Stored data entries:
===

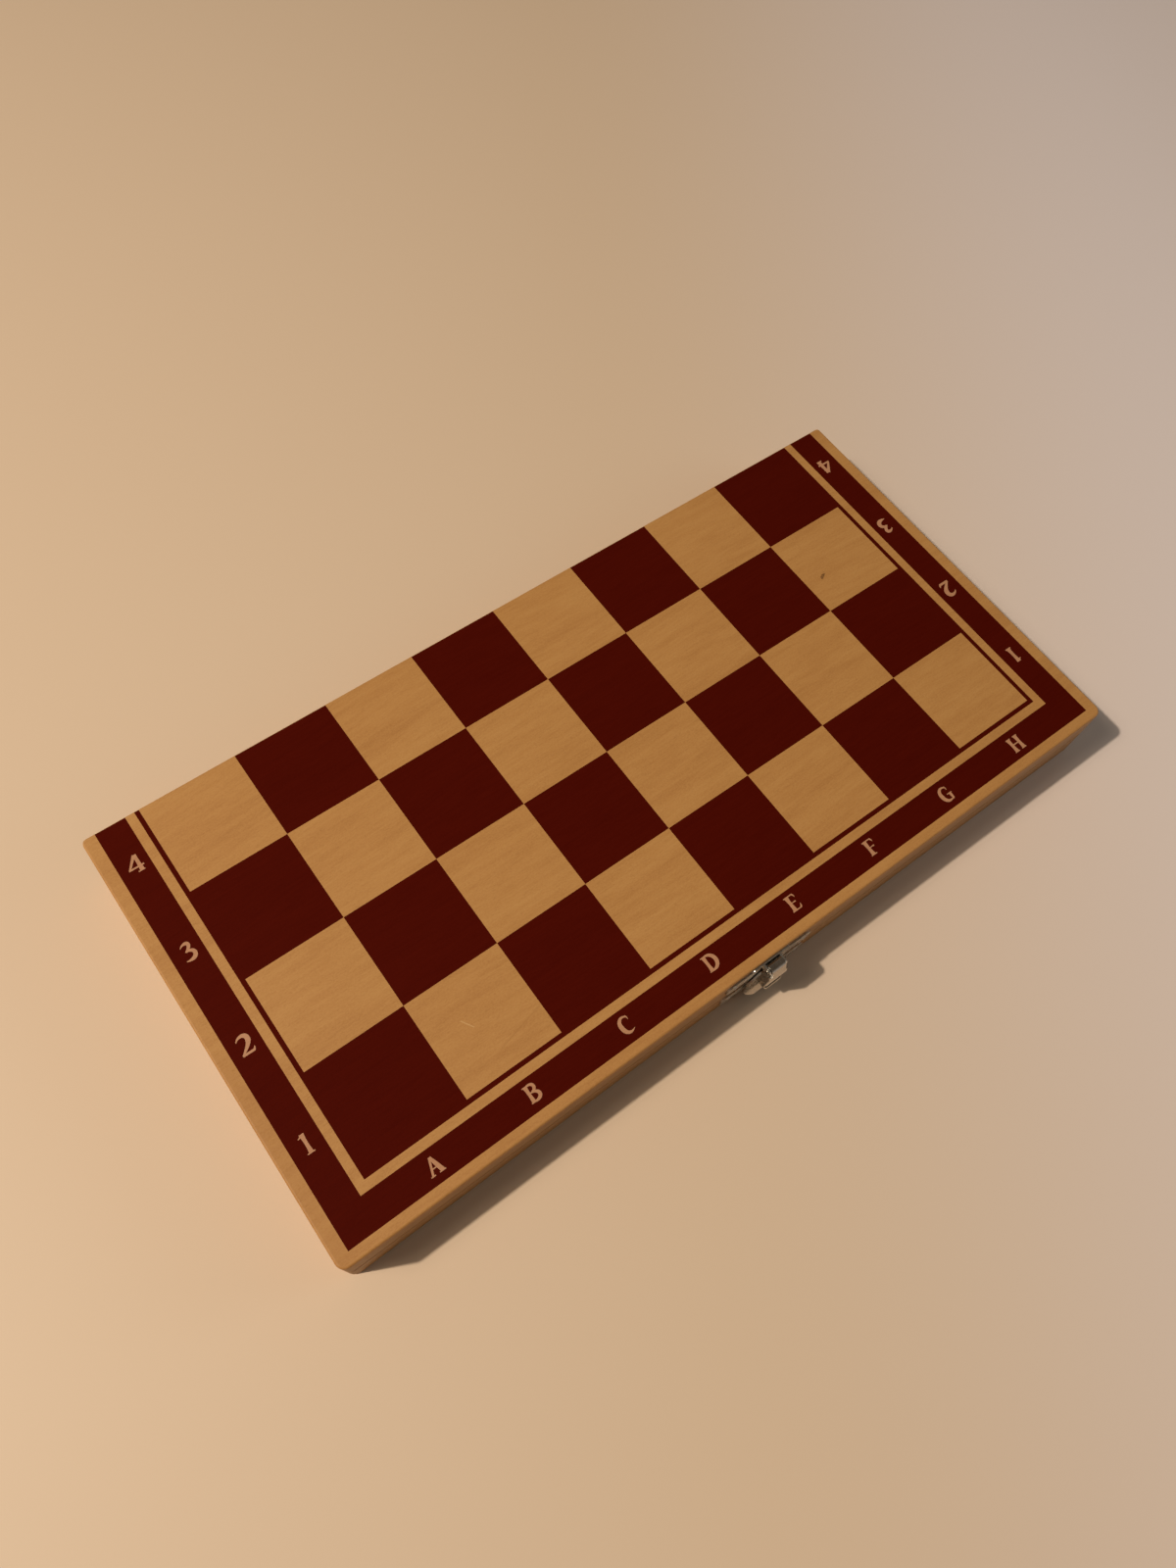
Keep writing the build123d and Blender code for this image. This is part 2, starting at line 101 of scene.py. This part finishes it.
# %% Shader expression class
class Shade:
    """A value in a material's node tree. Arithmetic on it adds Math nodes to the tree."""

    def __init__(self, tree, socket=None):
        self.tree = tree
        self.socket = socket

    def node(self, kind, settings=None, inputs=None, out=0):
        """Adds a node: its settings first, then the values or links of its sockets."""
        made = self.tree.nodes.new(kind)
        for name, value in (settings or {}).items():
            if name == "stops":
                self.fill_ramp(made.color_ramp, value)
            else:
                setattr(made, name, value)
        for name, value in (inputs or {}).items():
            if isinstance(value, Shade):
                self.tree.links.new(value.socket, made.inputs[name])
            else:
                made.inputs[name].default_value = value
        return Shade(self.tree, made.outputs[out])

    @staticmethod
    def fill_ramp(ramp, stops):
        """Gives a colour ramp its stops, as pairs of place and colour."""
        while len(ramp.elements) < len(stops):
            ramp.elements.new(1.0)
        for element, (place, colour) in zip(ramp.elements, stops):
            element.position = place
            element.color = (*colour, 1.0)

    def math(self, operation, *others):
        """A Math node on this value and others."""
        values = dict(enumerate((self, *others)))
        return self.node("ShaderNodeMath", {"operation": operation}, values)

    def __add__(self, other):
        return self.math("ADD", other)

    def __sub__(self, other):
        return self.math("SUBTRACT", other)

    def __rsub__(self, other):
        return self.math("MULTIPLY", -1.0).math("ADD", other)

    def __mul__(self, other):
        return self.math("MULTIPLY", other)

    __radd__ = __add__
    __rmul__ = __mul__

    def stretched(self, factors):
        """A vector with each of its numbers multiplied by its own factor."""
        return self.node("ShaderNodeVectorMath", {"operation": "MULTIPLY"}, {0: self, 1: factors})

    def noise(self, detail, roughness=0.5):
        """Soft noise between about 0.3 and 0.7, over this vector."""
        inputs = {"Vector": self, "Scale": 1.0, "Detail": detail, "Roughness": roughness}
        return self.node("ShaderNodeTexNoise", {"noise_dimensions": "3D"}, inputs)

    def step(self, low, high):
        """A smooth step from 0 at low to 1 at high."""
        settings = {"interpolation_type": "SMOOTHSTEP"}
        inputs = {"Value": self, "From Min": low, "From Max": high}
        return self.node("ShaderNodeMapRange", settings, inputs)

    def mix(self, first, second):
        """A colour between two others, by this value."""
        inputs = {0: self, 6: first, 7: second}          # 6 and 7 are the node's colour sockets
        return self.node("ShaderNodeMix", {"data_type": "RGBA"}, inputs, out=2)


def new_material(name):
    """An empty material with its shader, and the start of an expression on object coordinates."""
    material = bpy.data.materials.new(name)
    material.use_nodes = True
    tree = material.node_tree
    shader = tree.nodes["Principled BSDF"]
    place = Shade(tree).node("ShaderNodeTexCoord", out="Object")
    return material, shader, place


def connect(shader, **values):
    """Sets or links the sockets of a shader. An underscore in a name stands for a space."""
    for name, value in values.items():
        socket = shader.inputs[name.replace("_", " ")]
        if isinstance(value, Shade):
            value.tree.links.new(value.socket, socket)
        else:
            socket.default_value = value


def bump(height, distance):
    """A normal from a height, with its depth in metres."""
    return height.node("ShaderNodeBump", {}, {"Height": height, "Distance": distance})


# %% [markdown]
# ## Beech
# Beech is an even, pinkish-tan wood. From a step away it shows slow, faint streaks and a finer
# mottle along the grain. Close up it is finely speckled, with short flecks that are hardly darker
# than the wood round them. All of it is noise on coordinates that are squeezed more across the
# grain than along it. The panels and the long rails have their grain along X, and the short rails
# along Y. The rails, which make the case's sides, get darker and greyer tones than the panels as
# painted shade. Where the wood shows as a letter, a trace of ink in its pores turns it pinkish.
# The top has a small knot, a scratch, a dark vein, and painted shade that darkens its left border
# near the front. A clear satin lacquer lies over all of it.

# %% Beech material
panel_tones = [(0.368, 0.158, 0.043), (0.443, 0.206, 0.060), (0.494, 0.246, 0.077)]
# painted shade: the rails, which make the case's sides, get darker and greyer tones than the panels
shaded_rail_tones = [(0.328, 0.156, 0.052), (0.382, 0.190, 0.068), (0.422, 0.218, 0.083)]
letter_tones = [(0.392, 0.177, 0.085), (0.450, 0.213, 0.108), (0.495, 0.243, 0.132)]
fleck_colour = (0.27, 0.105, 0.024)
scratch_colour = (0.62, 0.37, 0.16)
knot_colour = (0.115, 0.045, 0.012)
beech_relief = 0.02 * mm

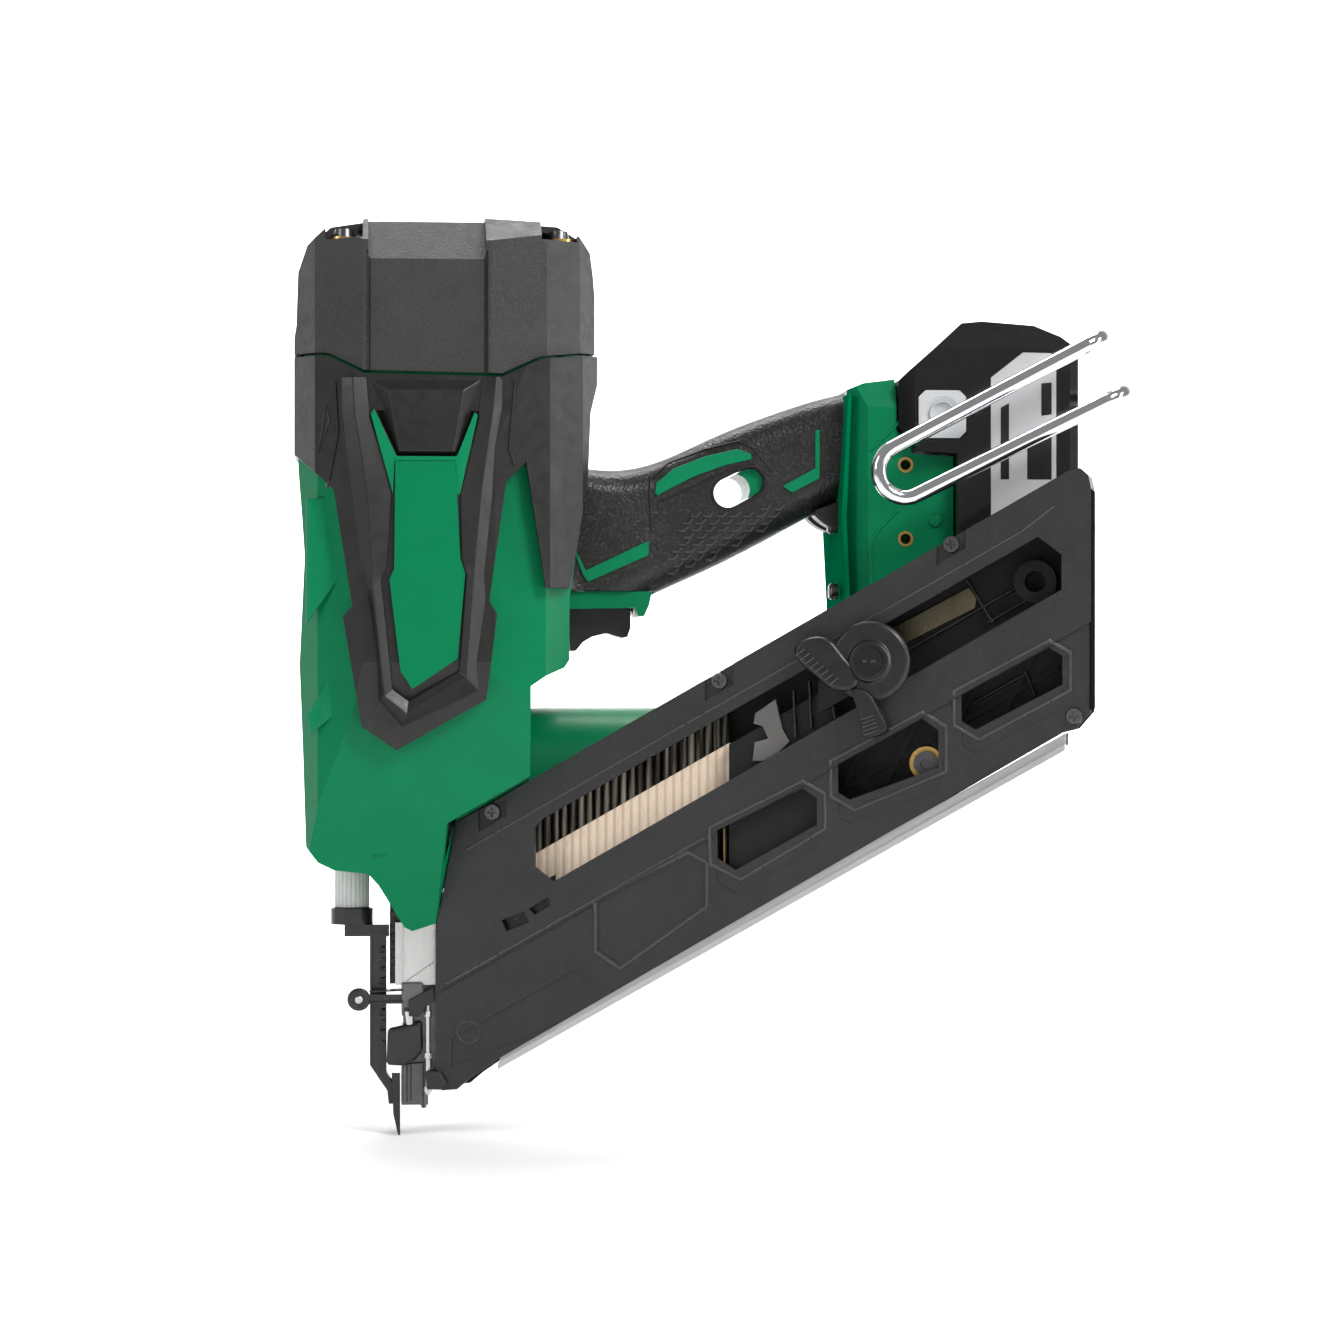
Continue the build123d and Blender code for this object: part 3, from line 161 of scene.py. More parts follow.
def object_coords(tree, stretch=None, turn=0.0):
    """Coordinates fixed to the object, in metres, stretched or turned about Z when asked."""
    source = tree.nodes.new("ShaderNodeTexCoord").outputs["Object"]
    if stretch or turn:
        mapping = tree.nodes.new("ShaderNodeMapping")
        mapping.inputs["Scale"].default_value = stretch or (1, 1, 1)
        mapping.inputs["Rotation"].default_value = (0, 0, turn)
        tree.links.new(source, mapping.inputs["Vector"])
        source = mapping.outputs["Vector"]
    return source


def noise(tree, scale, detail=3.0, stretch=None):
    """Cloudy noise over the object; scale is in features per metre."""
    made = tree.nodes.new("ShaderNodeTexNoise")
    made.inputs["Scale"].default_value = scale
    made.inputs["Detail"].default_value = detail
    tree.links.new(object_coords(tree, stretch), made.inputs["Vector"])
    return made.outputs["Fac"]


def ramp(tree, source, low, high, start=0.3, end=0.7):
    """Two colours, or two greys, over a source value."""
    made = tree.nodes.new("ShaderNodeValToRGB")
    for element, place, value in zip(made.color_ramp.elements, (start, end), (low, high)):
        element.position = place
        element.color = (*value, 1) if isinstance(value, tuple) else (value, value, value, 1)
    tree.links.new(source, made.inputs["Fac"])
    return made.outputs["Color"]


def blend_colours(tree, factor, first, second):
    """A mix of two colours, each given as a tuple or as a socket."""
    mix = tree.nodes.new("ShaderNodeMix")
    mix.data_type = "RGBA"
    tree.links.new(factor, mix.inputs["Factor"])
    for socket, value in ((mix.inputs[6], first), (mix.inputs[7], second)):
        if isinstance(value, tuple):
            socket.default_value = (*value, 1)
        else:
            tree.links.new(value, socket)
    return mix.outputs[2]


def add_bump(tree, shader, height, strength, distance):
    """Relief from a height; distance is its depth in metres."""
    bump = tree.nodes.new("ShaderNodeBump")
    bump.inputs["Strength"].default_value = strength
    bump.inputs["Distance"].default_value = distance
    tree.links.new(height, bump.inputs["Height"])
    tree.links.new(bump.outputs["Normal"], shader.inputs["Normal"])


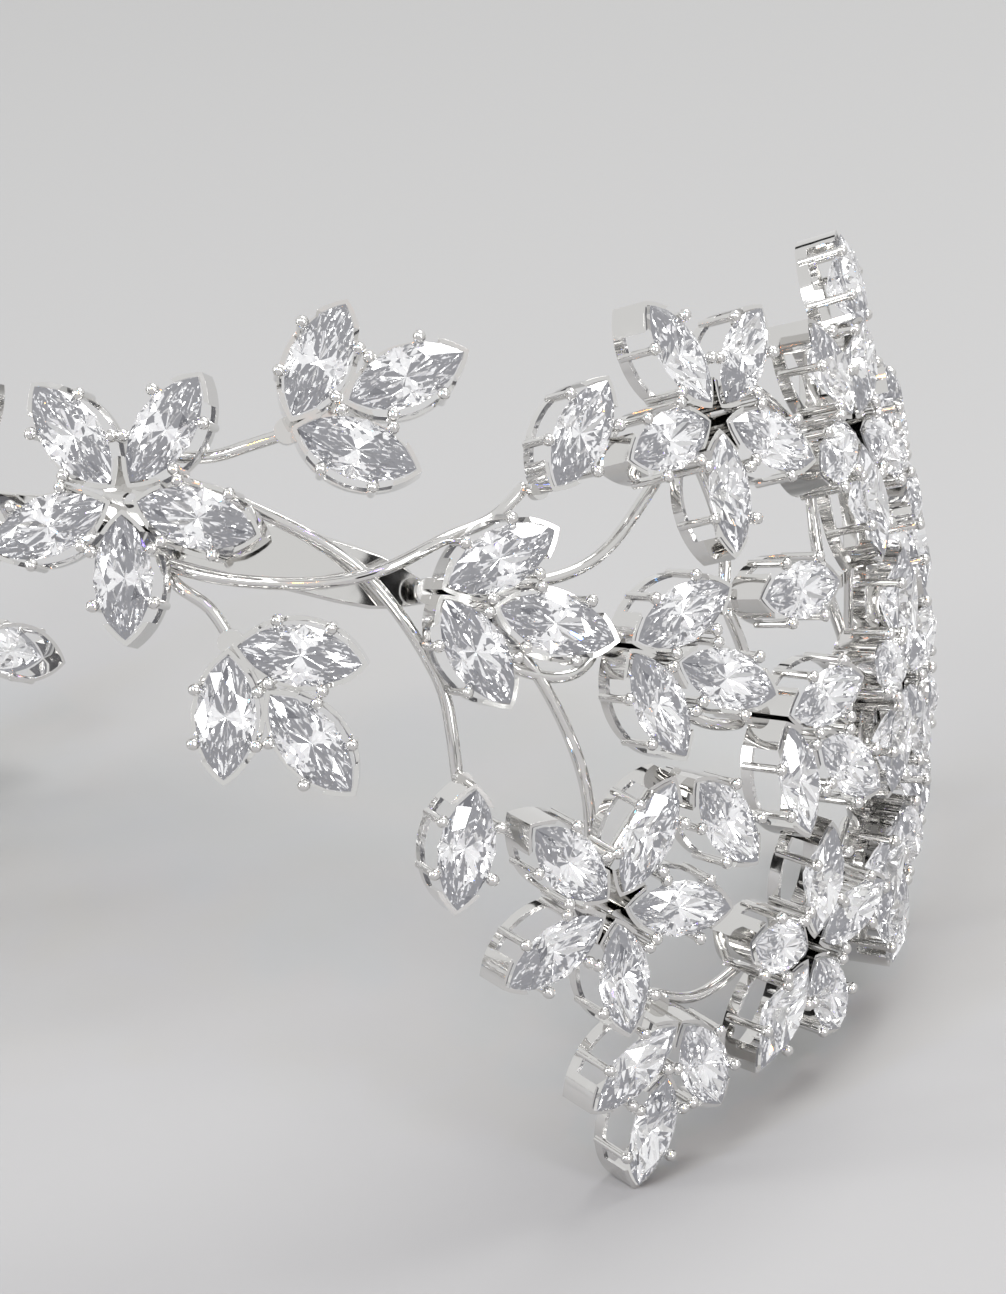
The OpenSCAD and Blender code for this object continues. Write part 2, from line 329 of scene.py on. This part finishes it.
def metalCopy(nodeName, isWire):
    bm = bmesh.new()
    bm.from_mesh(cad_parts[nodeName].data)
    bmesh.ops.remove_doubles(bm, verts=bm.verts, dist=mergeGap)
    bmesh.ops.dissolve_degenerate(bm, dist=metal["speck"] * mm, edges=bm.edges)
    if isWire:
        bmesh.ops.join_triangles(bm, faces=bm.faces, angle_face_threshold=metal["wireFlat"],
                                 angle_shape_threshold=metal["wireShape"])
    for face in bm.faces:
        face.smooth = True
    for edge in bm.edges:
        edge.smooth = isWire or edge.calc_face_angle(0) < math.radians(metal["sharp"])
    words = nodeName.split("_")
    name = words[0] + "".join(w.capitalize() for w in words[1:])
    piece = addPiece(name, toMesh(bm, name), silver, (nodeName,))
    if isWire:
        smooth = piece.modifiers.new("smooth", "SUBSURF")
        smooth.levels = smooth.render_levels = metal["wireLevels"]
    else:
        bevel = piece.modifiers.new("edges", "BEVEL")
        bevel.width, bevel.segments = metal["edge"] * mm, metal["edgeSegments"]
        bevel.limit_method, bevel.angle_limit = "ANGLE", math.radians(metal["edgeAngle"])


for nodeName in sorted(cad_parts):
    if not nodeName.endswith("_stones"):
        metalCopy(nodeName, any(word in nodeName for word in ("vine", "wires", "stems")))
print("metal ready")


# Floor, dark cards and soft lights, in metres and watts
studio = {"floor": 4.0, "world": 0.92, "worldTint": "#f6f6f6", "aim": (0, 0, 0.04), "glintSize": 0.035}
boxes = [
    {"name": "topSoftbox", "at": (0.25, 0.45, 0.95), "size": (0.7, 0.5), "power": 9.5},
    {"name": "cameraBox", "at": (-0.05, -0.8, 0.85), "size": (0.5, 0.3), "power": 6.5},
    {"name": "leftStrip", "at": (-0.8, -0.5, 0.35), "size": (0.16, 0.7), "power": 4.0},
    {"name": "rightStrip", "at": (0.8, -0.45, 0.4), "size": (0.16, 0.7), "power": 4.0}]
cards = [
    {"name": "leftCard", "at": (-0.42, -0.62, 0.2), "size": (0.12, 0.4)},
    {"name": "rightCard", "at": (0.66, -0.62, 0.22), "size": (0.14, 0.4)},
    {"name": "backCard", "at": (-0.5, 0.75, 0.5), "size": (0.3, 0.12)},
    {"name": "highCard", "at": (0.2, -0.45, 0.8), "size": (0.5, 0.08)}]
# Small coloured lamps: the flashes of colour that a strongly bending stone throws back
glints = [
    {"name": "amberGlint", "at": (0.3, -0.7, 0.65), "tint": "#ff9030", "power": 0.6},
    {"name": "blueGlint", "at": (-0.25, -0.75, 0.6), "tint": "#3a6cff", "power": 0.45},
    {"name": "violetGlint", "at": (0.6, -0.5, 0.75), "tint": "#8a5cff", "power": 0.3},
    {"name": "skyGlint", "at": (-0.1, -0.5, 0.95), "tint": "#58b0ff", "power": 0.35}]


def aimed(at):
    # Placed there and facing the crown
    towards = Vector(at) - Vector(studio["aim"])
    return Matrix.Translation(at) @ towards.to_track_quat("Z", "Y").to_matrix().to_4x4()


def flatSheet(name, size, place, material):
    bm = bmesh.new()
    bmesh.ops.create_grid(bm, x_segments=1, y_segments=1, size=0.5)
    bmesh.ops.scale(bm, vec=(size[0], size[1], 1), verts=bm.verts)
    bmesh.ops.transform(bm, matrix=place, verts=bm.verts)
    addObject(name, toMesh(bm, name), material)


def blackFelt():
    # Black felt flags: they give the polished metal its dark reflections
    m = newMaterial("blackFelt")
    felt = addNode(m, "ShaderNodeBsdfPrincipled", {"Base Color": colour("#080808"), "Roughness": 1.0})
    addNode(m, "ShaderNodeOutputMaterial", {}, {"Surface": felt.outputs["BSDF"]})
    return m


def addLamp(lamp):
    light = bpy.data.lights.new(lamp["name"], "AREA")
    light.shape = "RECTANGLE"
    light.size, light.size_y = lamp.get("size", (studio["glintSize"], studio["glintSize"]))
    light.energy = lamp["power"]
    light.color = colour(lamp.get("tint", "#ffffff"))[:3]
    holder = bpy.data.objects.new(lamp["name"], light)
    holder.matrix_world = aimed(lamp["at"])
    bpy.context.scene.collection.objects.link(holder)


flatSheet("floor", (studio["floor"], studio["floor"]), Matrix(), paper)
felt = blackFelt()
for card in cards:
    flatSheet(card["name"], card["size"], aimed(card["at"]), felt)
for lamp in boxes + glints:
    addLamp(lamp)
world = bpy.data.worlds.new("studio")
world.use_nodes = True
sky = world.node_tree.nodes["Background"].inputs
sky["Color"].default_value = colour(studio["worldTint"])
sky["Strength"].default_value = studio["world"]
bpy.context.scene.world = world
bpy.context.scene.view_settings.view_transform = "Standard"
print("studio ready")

===

From the records above, retype only the lines starting at the line that contains "Continue the build123d" and ending at the line that contains "return source", both included.

Continue the build123d and Blender code for this object: part 3, from line 161 of scene.py. More parts follow.
def object_coords(tree, stretch=None, turn=0.0):
    """Coordinates fixed to the object, in metres, stretched or turned about Z when asked."""
    source = tree.nodes.new("ShaderNodeTexCoord").outputs["Object"]
    if stretch or turn:
        mapping = tree.nodes.new("ShaderNodeMapping")
        mapping.inputs["Scale"].default_value = stretch or (1, 1, 1)
        mapping.inputs["Rotation"].default_value = (0, 0, turn)
        tree.links.new(source, mapping.inputs["Vector"])
        source = mapping.outputs["Vector"]
    return source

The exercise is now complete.